As governor of Alaska, I have a responsibility to carefully review federal policies and consider how they will impact the 49th state.
After suing the federal government over Obamacare’s individual mandate, I said “no” to our state designing and building a health insurance exchange to meet Obamacare’s provisions. I challenged the federal government to build and pay for Alaska’s exchange itself. That was the right choice.
Obamacare promoters sold a few states on constructing their own health insurance exchanges with the promise of covering state costs with federal tax dollars. But many believe the federal government will eventually cut those promised insurance exchange grants to states, resulting in states shouldering more of the cost of designing and implementing these exchanges.
The health insurance exchanges are expensive. Colorado has spent more than $109 million in startup costs to launch its first year and anticipates its insurance exchange will cost about $25 million per year to operate. Oregon has spent more than $200 million to get partially through its exchange design and build, and Washington, still not halfway complete with its insurance exchange, has spent more than $150 million.
The state-run exchanges are turning out to be highly problematic in other ways. The state of Georgia has requested an emergency extension on the Obamacare exchange rollout, and New Hampshire, with its population of 1.3 million, was only able to enroll one insurance company in its exchange. In Connecticut, Hartford-based Aetna has pulled out of that state’s exchange, as it did earlier in Maryland. The rollout complications keep compounding every day.

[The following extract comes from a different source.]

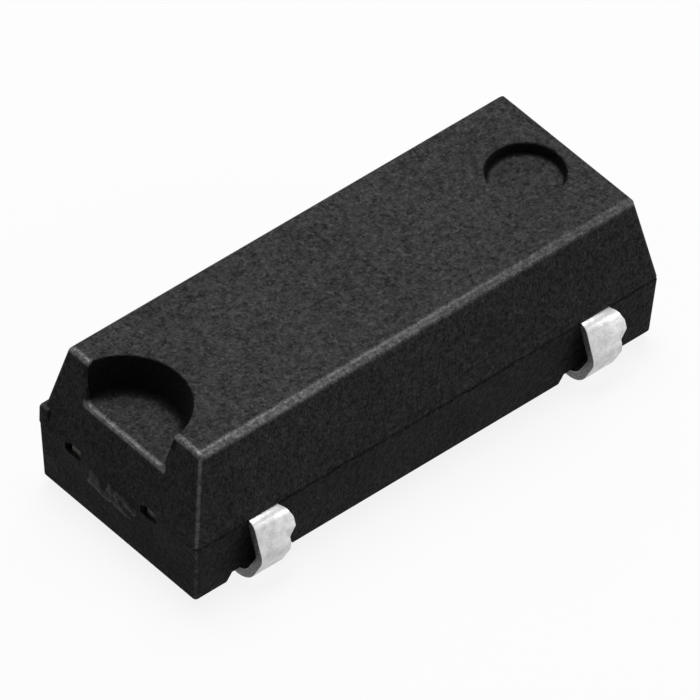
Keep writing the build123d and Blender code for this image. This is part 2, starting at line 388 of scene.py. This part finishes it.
def dish_wall_painted_shade(n, place):
    """1 on the steep walls and the rim rounding of the notch and the recess, where shade is painted
    into the colour.
    """
    x, y, z = n.axes(place)
    below_top = n.ramp(z, top - 0.022, top - 0.002, 1.0, 0.0)
    behind_end = n.math("GREATER_THAN", x, NOTCH["x"] + 0.06)
    masks = []
    for shape in (NOTCH, RECESS):
        far = n.distance(n.math("SUBTRACT", x, shape["x"]), n.math("SUBTRACT", y, shape["y"]))
        foot = shape["radius"] - shape["depth"] * math.tan(math.radians(shape["draft"]))
        outside = n.ramp(far, foot - shape["fillet"], foot)
        within = n.math("LESS_THAN", far, shape["radius"] + 0.03)
        above_floor = n.math("GREATER_THAN", z, top - shape["depth"] - 0.001)
        masks.append(n.product(outside, within, below_top, above_floor, behind_end))
    return n.highest(*masks)


def rubbed_highlight_mask(n, place):
    """1 along the edges that show handling and carry a painted highlight, fading to 0: the long top
    edge over leads 1 and 2, and the top, the near corner and the notch's front edge at the -X end."""
    x, y, z = n.axes(place)
    above = n.math("MAXIMUM", n.math("SUBTRACT", z, parting), 0.0)
    below = n.math("MAXIMUM", n.math("SUBTRACT", parting, z), 0.0)
    lean = n.math("ADD", n.math("MULTIPLY", above, math.tan(UPPER_DRAFT)),
                  n.math("MULTIPLY", below, math.tan(LOWER_DRAFT)))
    in_x = n.math("SUBTRACT", n.math("ADD", x, half_length), lean)
    in_y = n.math("SUBTRACT", n.math("ADD", y, half_width), lean)
    down = n.math("SUBTRACT", top, z)
    over_floor = n.math("SUBTRACT", down, NOTCH["depth"])

    def near(a, b, width):
        return n.ramp(n.distance(a, b), width * 0.35, width, 1.0, 0.0)

    off_notch = n.math("ABSOLUTE", n.math("SUBTRACT", y, NOTCH["y"]))
    inside_notch = n.ramp(off_notch, NOTCH["radius"] - 0.10, NOTCH["radius"] - 0.04, 1.0, 0.0)
    # the painted highlight along the long edge grows weaker towards +X
    fading = n.ramp(x, -half_length, half_length, 1.0, 0.55)
    over_seam = n.ramp(z, parting - 0.1, parting + 0.1, 0.35, 1.0)
    return n.highest(n.product(near(in_y, down, RUBBED_HIGHLIGHT_LONG), fading),
                     near(in_x, down, RUBBED_HIGHLIGHT_END),
                     n.product(near(in_x, in_y, RUBBED_HIGHLIGHT_UPRIGHT), over_seam),
                     n.product(near(in_x, over_floor, RUBBED_HIGHLIGHT_NOTCH), inside_notch))


def tinned_metal():
    """Matt tin plate over copper alloy: satin and mottled."""
    n = material_nodes("tinned_metal")
    place = n.position()
    mottle = n.noise(place, 7.0, 4.0, 0.62)
    fine = n.noise(place, 40.0, 2.0, 0.5)
    tone = n.ramp(mottle, 0.32, 0.68)
    colour = n.mix(tone, grey(0.43), grey(0.60))
    rough = n.ramp(mottle, 0.3, 0.7, 0.46, 0.36)
    relief = n.math("ADD", n.math("MULTIPLY", mottle, 0.6), n.math("MULTIPLY", fine, 0.4))
    normal = n.bump(relief, 0.012, 0.45)
    return n.surface(Base_Color=colour, Metallic=1.0, Roughness=rough, Normal=normal)


def sheared_metal():
    """The cut sides of the lead frame: darker, rough and finely blotched."""
    n = material_nodes("sheared_metal")
    place = n.position()
    blotches = n.noise(place, 30.0, 2.0, 0.6)
    tone = n.ramp(blotches, 0.3, 0.7)
    colour = n.mix(tone, grey(0.07), grey(0.20))
    normal = n.bump(blotches, 0.010, 0.5)
    return n.surface(Base_Color=colour, Metallic=0.85, Roughness=0.52, Normal=normal)


def copper_alloy_in_painted_shade():
    """Broken end of a lead-frame bar, dull and blotched, painted nearly black as the shade in its pit.
    """
    n = material_nodes("copper_alloy_in_painted_shade")
    place = n.position()
    blotches = n.noise(place, 7.0, 3.0, 0.6)
    colour = n.mix(n.ramp(blotches, 0.35, 0.65), (0.006, 0.006, 0.006), (0.060, 0.056, 0.050))
    normal = n.bump(blotches, 0.015, 0.6)
    return n.surface(Base_Color=colour, Metallic=0.8, Roughness=0.5, Normal=normal)


def plated_metal(name, low, high, roughness, per_mm):
    """A clean metal surface with a faint drawn or plated unevenness."""
    n = material_nodes(name)
    drift = n.noise(n.position(), per_mm, 3.0, 0.55)
    colour = n.mix(n.ramp(drift, 0.3, 0.7), low, high)
    rough = n.ramp(drift, 0.3, 0.7, roughness - 0.04, roughness + 0.04)
    normal = n.bump(drift, 0.004, 0.4)
    return n.surface(Base_Color=colour, Metallic=1.0, Roughness=rough, Normal=normal)


def clear_glass(name, low, high, roughness, index, per_mm):
    """Glass or quartz with a faint cloudiness."""
    n = material_nodes(name)
    drift = n.noise(n.position(), per_mm, 3.0, 0.5)
    colour = n.mix(n.ramp(drift, 0.3, 0.7), low, high)
    rough = n.ramp(drift, 0.3, 0.7, roughness, roughness + 0.06)
    normal = n.bump(drift, 0.002, 0.3)
    return n.surface(Base_Color=colour, Roughness=rough, IOR=index, Transmission_Weight=0.9,
                     Normal=normal)


def floor_material():
    """Pale studio floor: white to the eye and in reflections, with the object's soft shadow.
    From below it can't be seen."""
    n = material_nodes("floor")
    drift = n.ramp(n.noise(n.position(), 0.02, 2.0), 0.3, 0.7)
    paper = n.add("ShaderNodeBsdfDiffuse", Color=n.mix(drift, grey(0.098), grey(0.100)))
    glow = n.add("ShaderNodeEmission", Strength=n.math("MULTIPLY", seen_directly(n), FLOOR_GLOW))
    both = n.add("ShaderNodeAddShader")
    n.put(both, 0, paper.outputs[0])
    n.put(both, 1, glow.outputs[0])
    clear = n.add("ShaderNodeBsdfTransparent")
    side = n.add("ShaderNodeNewGeometry")
    pick = n.add("ShaderNodeMixShader")
    n.put(pick, 0, side.outputs["Backfacing"])
    n.put(pick, 1, both.outputs[0])
    n.put(pick, 2, clear.outputs[0])
    n.put(n.output, "Surface", pick.outputs[0])
    return n.owner


EPOXY = black_epoxy()
BROKEN = broken_epoxy()
TIN = tinned_metal()
SHEARED = sheared_metal()


# ---------------------------------------------------------------- moulded body
def side_inset(z):
    """How far the drafted sides lie inside the parting-line outline at a height."""
    if z >= parting:
        return (z - parting) * math.tan(UPPER_DRAFT)
    return (parting - z) * math.tan(LOWER_DRAFT)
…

In 2012, I announced the state of Alaska would not shoulder the financial burden to create such an exchange. There were far too many unknowns. I was concerned about whether the federal government would actually meet its obligations under Obamacare by paying what it promised. Our administration also raised concerns about the potential for escalating costs.
Alaska wasn’t alone in saying “no” to the health exchange bait-and-switch. Twenty-seven other governors ultimately made the same choice.
On Oct. 1, the federal government is supposed to have the enrollment mechanism for the health insurance exchanges up and running. However, full implementation has been delayed and is fraught with operational challenges.
The result is that the federal government is failing to fully meet its own deadlines under Obamacare’s provisions.
We’ve already seen the president unilaterally postpone a lawful deadline mandating businesses comply with Obamacare, as well as scrapping salary verification for individual subsidies, in favor of relying on applicants to self-report their income and eligibility. And now the Government Accountability Office is suggesting that security testing for the “data services hub” to support new health insurance marketplaces is more than a month behind schedule. This testing is necessary to certify the hub can safely route tax information and other confidential data between the exchanges and federal agencies.
For those states that chose to build their own health insurance exchanges, costs are already skyrocketing past the earlier estimates. Further, many are beginning to worry that the federal government, short on money and long on inefficiency, might renege on what it promised under Obamacare, leaving some state treasuries to shoulder more of the costs — now and in the future.
Because we kept Alaska out of designing and building a government health insurance exchange, Alaskans will not see our state treasury bear the additional costs of maintaining and operating the underfunded federal mandate that is Obamacare.
Sean Parnell, a Republican, became Alaska’s 10th governor in 2009 and was elected in 2010.